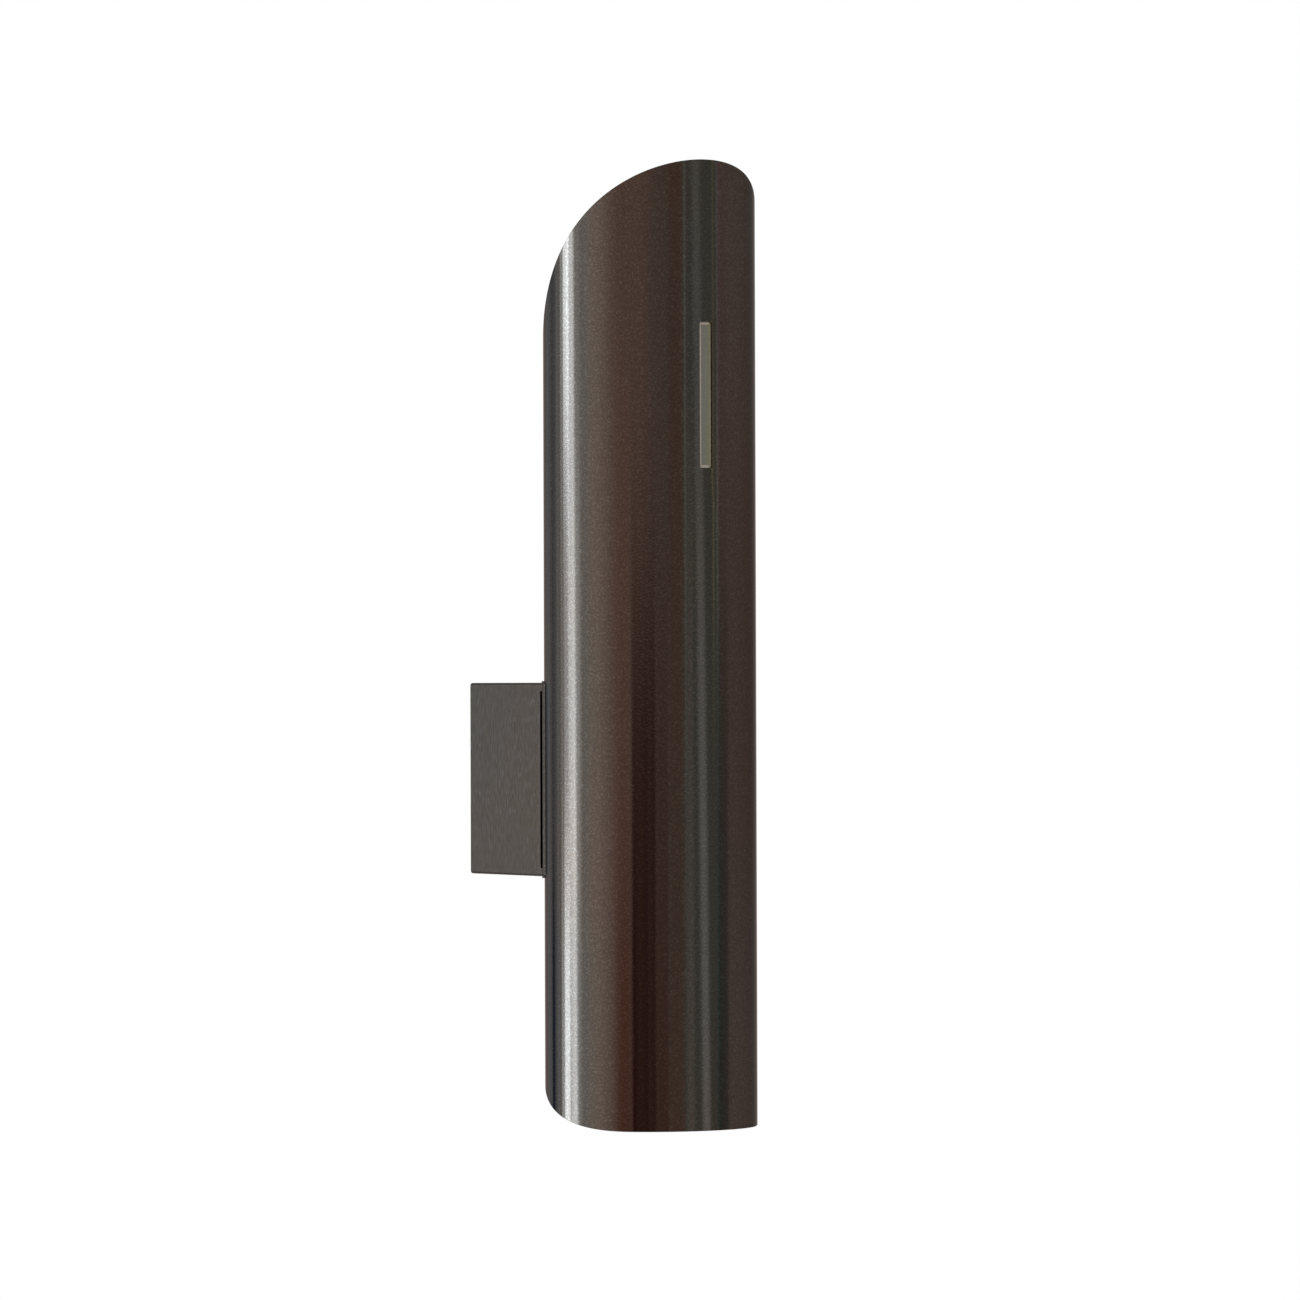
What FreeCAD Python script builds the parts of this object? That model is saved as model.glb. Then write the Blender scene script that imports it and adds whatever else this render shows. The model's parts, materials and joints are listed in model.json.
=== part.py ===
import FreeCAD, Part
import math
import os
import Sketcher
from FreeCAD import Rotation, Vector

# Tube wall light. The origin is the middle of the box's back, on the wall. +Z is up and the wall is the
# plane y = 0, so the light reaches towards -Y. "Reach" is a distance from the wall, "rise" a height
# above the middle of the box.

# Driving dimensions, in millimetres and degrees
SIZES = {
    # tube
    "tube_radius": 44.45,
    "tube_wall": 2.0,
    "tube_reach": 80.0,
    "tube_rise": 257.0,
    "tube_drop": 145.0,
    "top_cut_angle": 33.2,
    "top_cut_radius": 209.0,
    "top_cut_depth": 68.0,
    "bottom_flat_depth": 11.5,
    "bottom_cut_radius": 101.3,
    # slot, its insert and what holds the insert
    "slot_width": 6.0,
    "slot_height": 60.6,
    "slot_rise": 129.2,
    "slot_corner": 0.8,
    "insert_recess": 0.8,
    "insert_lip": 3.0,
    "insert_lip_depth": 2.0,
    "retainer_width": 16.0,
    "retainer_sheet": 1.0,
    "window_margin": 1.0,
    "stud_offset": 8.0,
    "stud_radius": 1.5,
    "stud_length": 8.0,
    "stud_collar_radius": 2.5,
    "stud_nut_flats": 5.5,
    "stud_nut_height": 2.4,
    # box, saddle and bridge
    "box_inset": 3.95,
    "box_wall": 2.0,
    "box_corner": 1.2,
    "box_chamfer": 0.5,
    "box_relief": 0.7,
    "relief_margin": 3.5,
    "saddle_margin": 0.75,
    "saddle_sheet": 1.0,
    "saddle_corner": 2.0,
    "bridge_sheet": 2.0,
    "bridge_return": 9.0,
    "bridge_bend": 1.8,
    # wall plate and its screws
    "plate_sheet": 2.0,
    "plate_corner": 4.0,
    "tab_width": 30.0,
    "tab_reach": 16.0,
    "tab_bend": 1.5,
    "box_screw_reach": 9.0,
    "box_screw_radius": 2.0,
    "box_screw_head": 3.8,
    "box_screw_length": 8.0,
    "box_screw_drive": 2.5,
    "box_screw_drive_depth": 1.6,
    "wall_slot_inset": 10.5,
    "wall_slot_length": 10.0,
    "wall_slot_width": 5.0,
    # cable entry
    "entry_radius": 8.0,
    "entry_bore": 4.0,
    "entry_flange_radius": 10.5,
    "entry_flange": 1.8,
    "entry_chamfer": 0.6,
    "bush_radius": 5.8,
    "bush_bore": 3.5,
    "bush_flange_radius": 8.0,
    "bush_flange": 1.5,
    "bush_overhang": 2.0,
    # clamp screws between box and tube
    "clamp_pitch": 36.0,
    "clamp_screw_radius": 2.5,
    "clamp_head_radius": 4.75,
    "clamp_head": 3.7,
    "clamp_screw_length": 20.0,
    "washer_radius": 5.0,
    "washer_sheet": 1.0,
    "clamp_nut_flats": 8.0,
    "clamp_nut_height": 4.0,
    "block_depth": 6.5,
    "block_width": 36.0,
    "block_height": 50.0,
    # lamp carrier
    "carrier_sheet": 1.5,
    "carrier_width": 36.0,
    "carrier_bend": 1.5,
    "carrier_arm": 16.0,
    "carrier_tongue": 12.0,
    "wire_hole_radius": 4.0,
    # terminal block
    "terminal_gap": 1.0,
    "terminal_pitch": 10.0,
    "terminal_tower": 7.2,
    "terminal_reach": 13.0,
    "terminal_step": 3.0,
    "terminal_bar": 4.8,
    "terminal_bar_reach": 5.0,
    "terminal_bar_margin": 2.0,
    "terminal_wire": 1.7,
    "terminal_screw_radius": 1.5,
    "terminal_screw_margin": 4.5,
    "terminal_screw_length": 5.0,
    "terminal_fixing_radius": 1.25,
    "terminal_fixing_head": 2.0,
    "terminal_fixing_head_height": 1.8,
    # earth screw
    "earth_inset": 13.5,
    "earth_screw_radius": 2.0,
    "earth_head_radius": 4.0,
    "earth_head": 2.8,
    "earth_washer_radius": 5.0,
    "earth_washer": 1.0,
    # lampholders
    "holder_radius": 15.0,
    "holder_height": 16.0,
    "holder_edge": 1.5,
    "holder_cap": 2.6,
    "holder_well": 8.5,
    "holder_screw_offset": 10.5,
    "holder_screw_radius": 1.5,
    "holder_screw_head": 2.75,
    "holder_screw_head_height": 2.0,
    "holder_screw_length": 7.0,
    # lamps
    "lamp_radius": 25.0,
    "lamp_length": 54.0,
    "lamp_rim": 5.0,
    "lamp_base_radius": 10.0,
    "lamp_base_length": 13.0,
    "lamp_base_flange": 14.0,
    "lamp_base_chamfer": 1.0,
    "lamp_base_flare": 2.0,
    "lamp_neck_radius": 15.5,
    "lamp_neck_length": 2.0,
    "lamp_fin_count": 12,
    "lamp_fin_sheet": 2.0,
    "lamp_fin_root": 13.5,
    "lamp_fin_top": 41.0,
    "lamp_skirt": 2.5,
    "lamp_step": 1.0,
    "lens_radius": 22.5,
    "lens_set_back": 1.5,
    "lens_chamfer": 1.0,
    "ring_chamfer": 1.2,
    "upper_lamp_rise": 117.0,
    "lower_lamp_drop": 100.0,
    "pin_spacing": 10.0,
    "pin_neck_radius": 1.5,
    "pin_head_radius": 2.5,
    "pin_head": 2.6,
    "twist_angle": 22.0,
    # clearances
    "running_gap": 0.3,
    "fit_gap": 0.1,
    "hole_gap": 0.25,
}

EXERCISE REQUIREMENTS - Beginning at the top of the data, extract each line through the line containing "# above the middle of the box." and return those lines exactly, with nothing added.

THE REPLY -
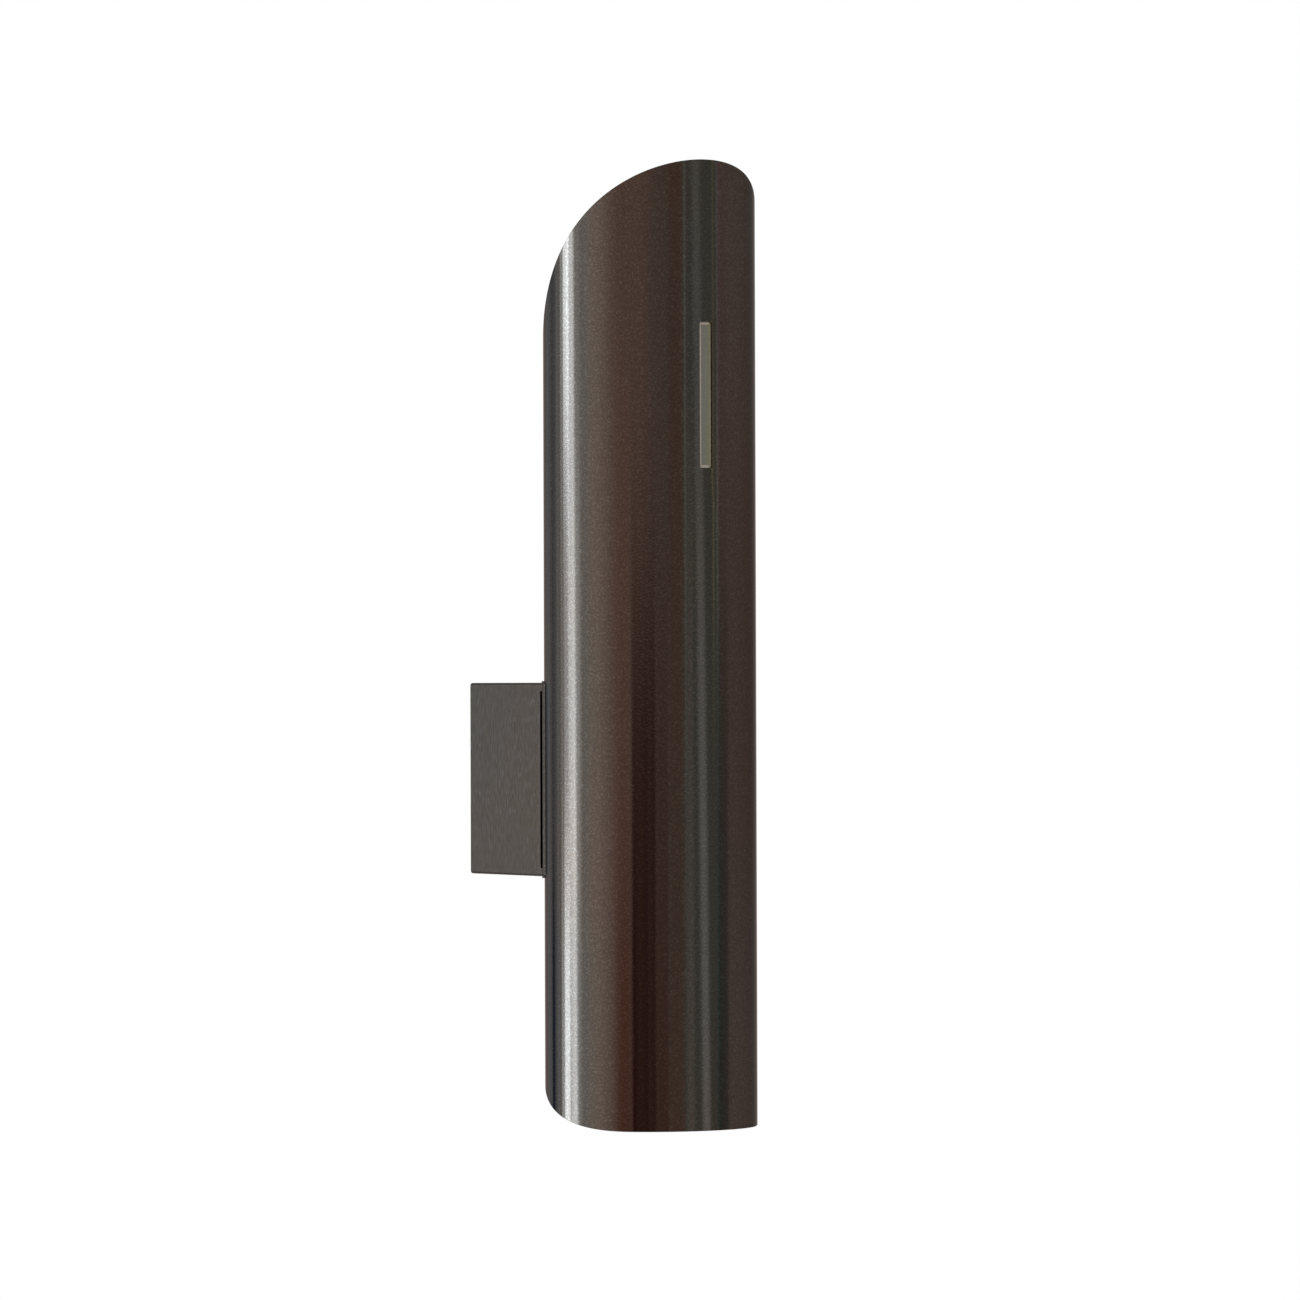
What FreeCAD Python script builds the parts of this object? That model is saved as model.glb. Then write the Blender scene script that imports it and adds whatever else this render shows. The model's parts, materials and joints are listed in model.json.
=== part.py ===
import FreeCAD, Part
import math
import os
import Sketcher
from FreeCAD import Rotation, Vector

# Tube wall light. The origin is the middle of the box's back, on the wall. +Z is up and the wall is the
# plane y = 0, so the light reaches towards -Y. "Reach" is a distance from the wall, "rise" a height
# above the middle of the box.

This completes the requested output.